La dette est le cancer de la démocratie
Texte d’opinion publié le 24 janvier 2017 dans Les Échos.
La montée du populisme est un phénomène démocratique préoccupant en ce qu’il menace les fondements mêmes de nos démocraties. En France, la prochaine élection présidentielle laisse planer le risque d’un score très important pour le Front national. Ailleurs, le Brexit, l’élection de Donald Trump, la victoire de Viktor Orban en Hongrie, la participation des «vrais Finlandais» au pouvoir sont autant de signes de la généralisation du phénomène à l’ensemble des pays développés.
Bien sûr, nombre d’experts s’y sont intéressés et ont identifié des raisons possibles de son développement. Il me semble cependant que le rôle de la dette publique n’y a pas été suffisamment souligné. Il est important en ce que son existence est le symptôme d’une maladie grave du système démocratique.
Rupture du contrat social
Nombre de commentaires soulignent, avec raison, les effets de la crise financière de 2008-2009. Ils oublient néanmoins de pointer du doigt sa cause réelle. Comme l’expliquent les deux économistes Carmen Reinhart et Kenneth Rogoff, les crises monétaires et financières ont toutes un point commun : l’excès de dettes. «Ces masses de dettes énormes sont dangereuses parce qu’elles mettent l’économie à la merci d’une crise de confiance.»
Cette notion de confiance est au coeur de la crise morale de nos démocraties. Car si la crise de confiance peut provoquer une crise financière, c’est parce qu’elle résulte elle-même d’une rupture du contrat social.
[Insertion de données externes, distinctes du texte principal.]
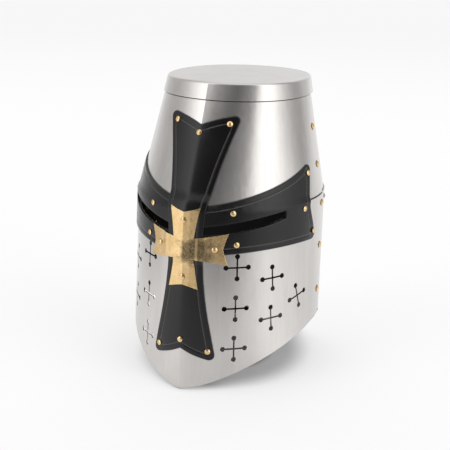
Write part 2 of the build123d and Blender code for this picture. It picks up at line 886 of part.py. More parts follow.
def band_of(lines):
    """Strap of full width along a centre line in the XZ plane, with a round upper end."""
    face = trace(Wire(lines), strap_leather)
    body = extrude(Plane.XZ * face, strap_width / 2, both=True)
    tab = (Pos(pivot_y, pivot_z) * Circle(strap_width / 2)
           + Pos(pivot_y, (pivot_z - strap_sag) / 2) * Rectangle(strap_width,
                                                                 pivot_z + strap_sag))
    return (Pos(0, pivot_y, 0) * body) & prism_side(tab)


def strap_hole(x):
    place = Plane(origin=(x, pivot_y, pivot_z), z_dir=(1, 0, 0))
    return place * Cylinder(shank_radius + pivot_clearance, 2 * strap_stand_off)


# Heights under the skin face of the strap at the buckle, positive down
skin_z = strap_z + strap_leather / 2
bar_depth = strap_leather + seat_gap
far_bar_depth = strap_leather + buckle_gap + buckle_wire
eye_radius = buckle_wire + eye_clearance + eye_leather


def down(x, depth):
    """Place in the XZ plane, from the buckle's bar and the strap's skin face."""
    return buckle_bar_place + x, skin_z - depth


def slab(points):
    """Solid across the strap's full width from an XZ outline."""
    return Pos(0, pivot_y, 0) * extrude(Plane.XZ * make_face(points), strap_width / 2, both=True)


def rod_y(x, depth, radius, length):
    px, pz = down(x, depth)
    return Pos(px, pivot_y, pz) * Rot(90, 0, 0) * Cylinder(radius, length)


def strap_left():
    """The half that ends in an eye folded and sewn round the buckle's bar."""
    side = [edge.mirror(Plane.YZ) for edge in strap_side()]
    flat = Line((-strap_flat_half, strap_z), down(0, strap_leather / 2))
    body = band_of([*side, flat])
    body += rod_y(0, bar_depth, eye_radius, strap_width)
    tail = Polyline(down(0, strap_leather / 2), down(-eye_tail, strap_leather / 2),
                    down(-eye_tail, strap_leather), down(-eye_tail + eye_leather,
                                                         strap_leather + eye_leather),
                    down(0, strap_leather + eye_leather), close=True)
    body += slab(tail.edges())
    body -= rod_y(0, bar_depth, buckle_wire + eye_clearance, 2 * strap_width)
    px, pz = down(0, bar_depth)
    notch = Pos(px, pivot_y, pz) * Box(2 * eye_radius + 2 * strap_leather, eye_slot,
                                       2 * eye_radius + 2 * strap_leather)
    pieces["strap_left"] = body - notch - strap_hole(-strap_x)


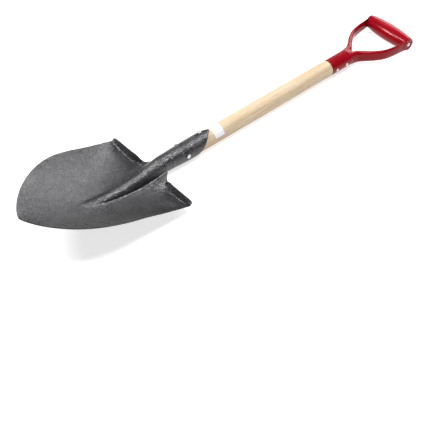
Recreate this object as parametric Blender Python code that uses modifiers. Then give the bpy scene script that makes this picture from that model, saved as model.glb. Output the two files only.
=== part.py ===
"""Round point digging shovel with a wooden shaft and a pressed steel D grip.

The tool lies on its back on the ground: +X runs along the shaft from the blade's point to the grip,
+Z is up and is the way the hollow side of the blade faces, and Y = 0 is its plane of symmetry.
Stations along the tool are measured from the blade's point, heights from the shaft's axis.
"""
import math

import bmesh
import bpy
from mathutils import Matrix, Vector

MM = 0.001

# Whole tool
GRIP_STATION = 955.6 * MM        # axis of the hand grip
GRIP_RADIUS = 18.7 * MM          # thickest place of the barrel
POINT_OVERHANG = 0.6 * MM        # the sheet's thickness reaches this far past the point's station
GAP = 0.3 * MM                   # clearance between pieces that touch

# Shaft
SHAFT_RADIUS_LOW = 17.8 * MM
SHAFT_RADIUS_HIGH = 17.5 * MM
SPIGOT_RADIUS = 15.7 * MM        # turned down end inside the yoke
SHAFT_START = 283.0 * MM
SHAFT_ROUND = 390.0 * MM         # from here on the shaft is round
SHAFT_END = 822.0 * MM

# Blade head: one sheet of steel
SHEET = 1.7 * MM
SOCKET_SIDE = 19.2 * MM          # to the middle of the sheet, round the shaft's full thickness
SOCKET_BACK = 19.0 * MM
RIB_START = 123.0 * MM
WIDEST = 175.0 * MM              # the point's curve ends here
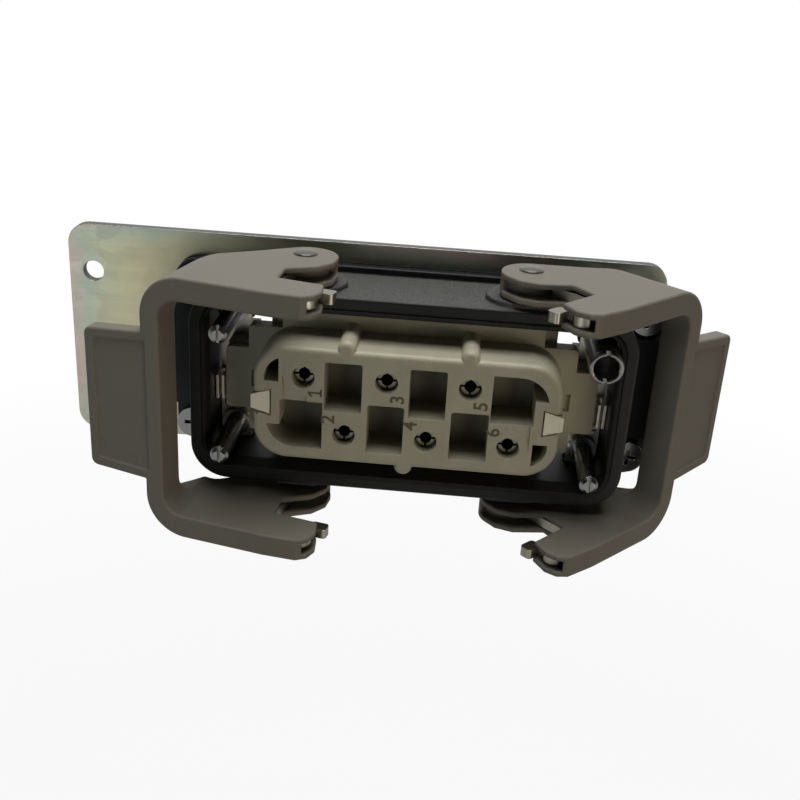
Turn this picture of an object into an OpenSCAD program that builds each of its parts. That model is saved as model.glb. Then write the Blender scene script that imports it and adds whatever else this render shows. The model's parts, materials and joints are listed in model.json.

Car, au fond, qu’est-ce qu’une dette publique ? En dehors de toutes les explications qui la justifient, elle incarne le montant que les instances publiques dépensent sans oser s’enquérir du consentement de leurs concitoyens. S’ils l’avaient eu, il leur aurait suffi de le financer par l’impôt. Le choix de la dette, c’est le choix des parlementaires de dépenser plus sans l’accord préalable de leurs électeurs.
Or, le consentement à l’impôt est un des fondements de nos démocraties. Dès lors que nos responsables politiques jugent qu’ils peuvent passer outre en créant de la dette, ils font fi de ce pilier qui est pourtant le garant du «vivre ensemble.» Car le consentement à l’impôt est un composant actif de la coopération humaine. Il symbolise ce phénomène décrit par l’humaniste Etienne de La Boétie, dit de «servitude volontaire». C’est notre consentement à respecter des contraintes légales, conventionnelles, informelles dans le but de coopérer pacifiquement.
Le populisme, métastases du cancer
Cette servitude volontaire est fragile. Quand il devient évident que l’esprit de la Constitution n’est pas plus respecté, alors les gens cessent d’y croire et cela suscite de la méfiance. Cette méfiance, on la voit partout dans ces pays qui ont délaissé la notion d’équilibre budgétaire, pensant qu’elle était obsolète alors qu’elle est au coeur du pacte social. Ces pays se créent des lendemains qui déchantent, car il y a toujours un moment où sonne l’heure des comptes.
Sans surprise, les citoyens rechignent à payer l’addition lorsqu’elle se présente tôt ou tard car ils n’ont rien commandé. Forcés à le faire, ils se sentent floués par leurs dirigeants et cherchent alors des alternatives qui représentent mieux leurs sentiments : leur ras-le-bol fiscal, leur crise d’identité, leur méfiance à l’égard du créancier étranger, l’exil intérieur ou les départs à l’étranger…
La dette publique n’est pas un simple sujet comptable. Son envol fragilise nos pays démocratiques. Comme un cancer, elle s’est développée au fil des années et certaines de ses métastases s’appellent le populisme. Tous ceux qui continuent d’appeler de leurs voeux une augmentation de la dette publique sous-estiment à quel point cela gangrène nos démocraties.
Au XIXe siècle, les partis de gauche avaient bien compris ce risque. Ils défendaient l’équilibre budgétaire au nom de la nécessité de protéger les pauvres des générations futures. Il est grand temps que l’on se réapproprie cette façon de voir et que l’on pousse la classe politique à cesser de vivre à crédit. L’équilibre budgétaire est important dans nos démocraties.
Cécile Philippe est directrice générale de l’Institut économique Molinari.